Olafur Eliasson
Sonne statt Regen
erschienen 2008 im EON-Magazin
Kühl wabernder Nebel, farbenfrohe Regenbögen, dramatische Sonnenuntergänge – mit seinen spektakulären Installationen verwandelt der dänische Künstler Olafur Eliasson Kunstausstellungen in Expermentierfelder, in denen der Museumsbesuch zur neuen Erfahrung wird. Dabei dienen dem in Berlin lebenden, international renommierten Künstler Naturphänomene als Ausgangspunkt, die er - oft mit einfachsten technischen Mitteln - in den Ausstellungsraum überträgt. Daraus entstehen Erlebnisräume, die die Menschen gleichermaßen faszinieren und begeistern.

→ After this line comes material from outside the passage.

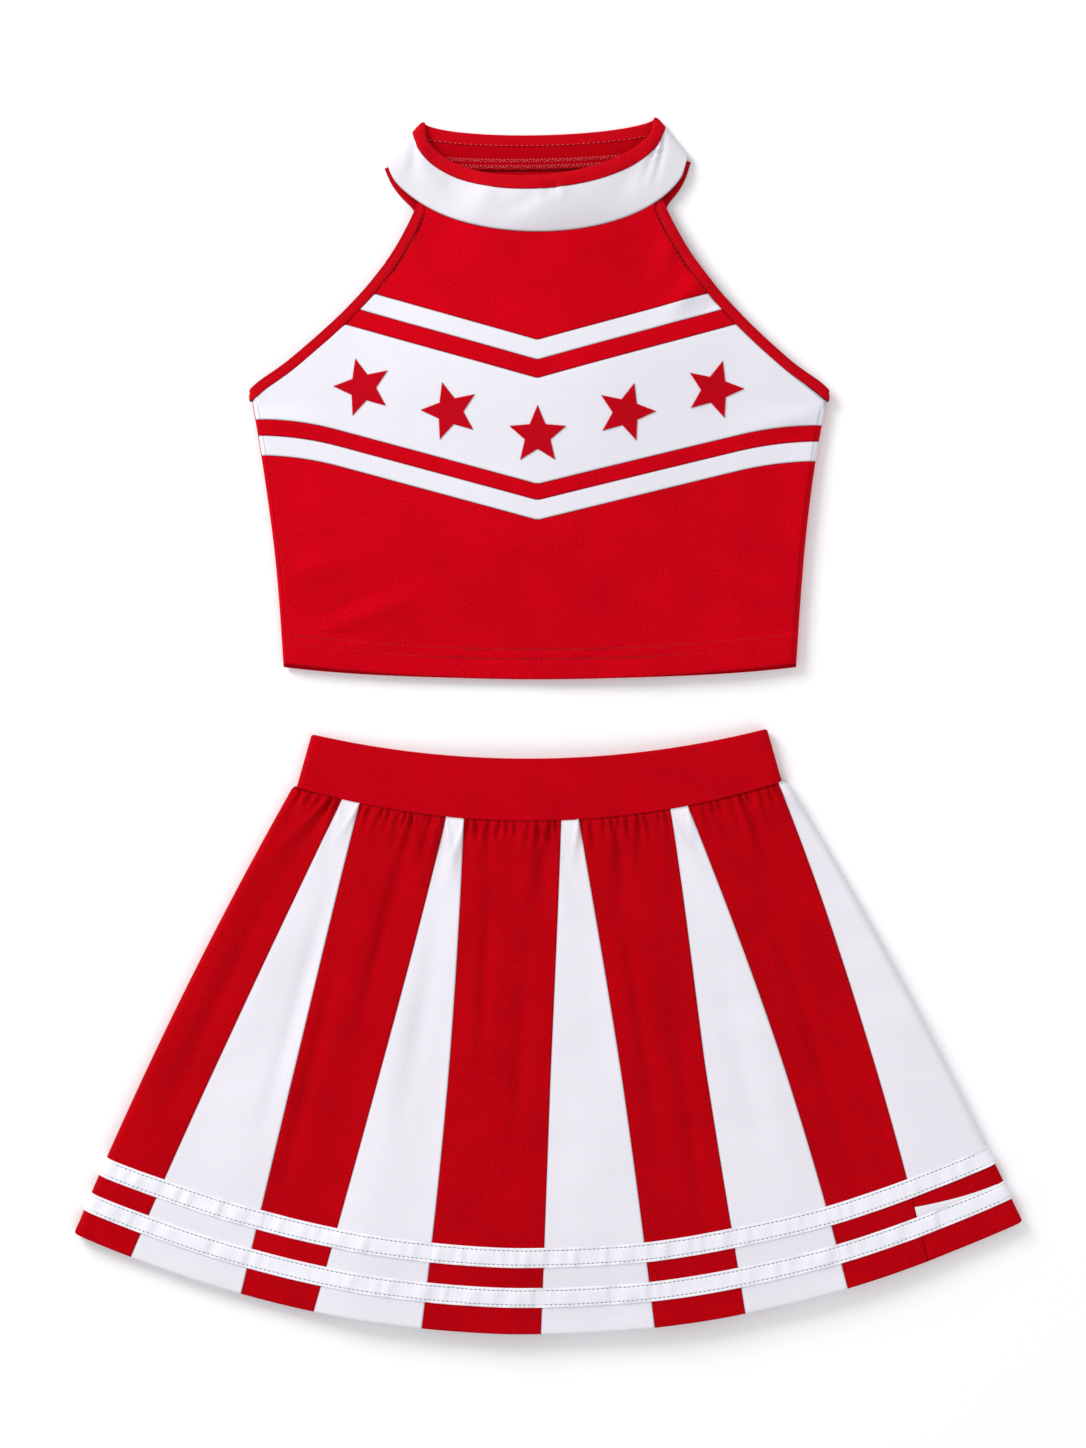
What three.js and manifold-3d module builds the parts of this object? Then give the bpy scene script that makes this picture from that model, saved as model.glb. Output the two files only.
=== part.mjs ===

„Grundsätzlich weiß ich über vieles nichts“, bekennt Olafur Eliasson freimütig, „deshalb habe ich engen Kontakt mit Fachleuten aus verschiedenen Bereichen wie Architekten, Ingenieuren, Handwerkern, Bautechnikern und Wissenschaftlern wie Mathematikern. Ich glaube, dass ich viel mehr erreichen kann, wenn ich andere Leute einbeziehe. Ich habe akzeptiert, dass ich noch viel zu lernen habe.“
Diese uneitle Selbsteinschätzung ist typisch für den 1967 in Kopenhagen geborenen Künstler, der seit einigen Jahren in Berlin lebt. Dort betreibt er in großem Stil ein Studio, das der allgemeinen romantischen Vorstellung eines Ateliers als Rückzugsort des Künstlers kaum noch entspricht. In Eliassons Studio in Berlin-Prenzlauer Berg wird mit Hilfe von zahlreichen Mitarbeitern, Spezialisten und Kooperationspartnern ausprobiert, experimentiert und erforscht. Das Studio wird als Labor verstanden, als Werkstatt und interdisziplinärer Raum, als Schnittstelle zwischen Kunst und Wissenschaft.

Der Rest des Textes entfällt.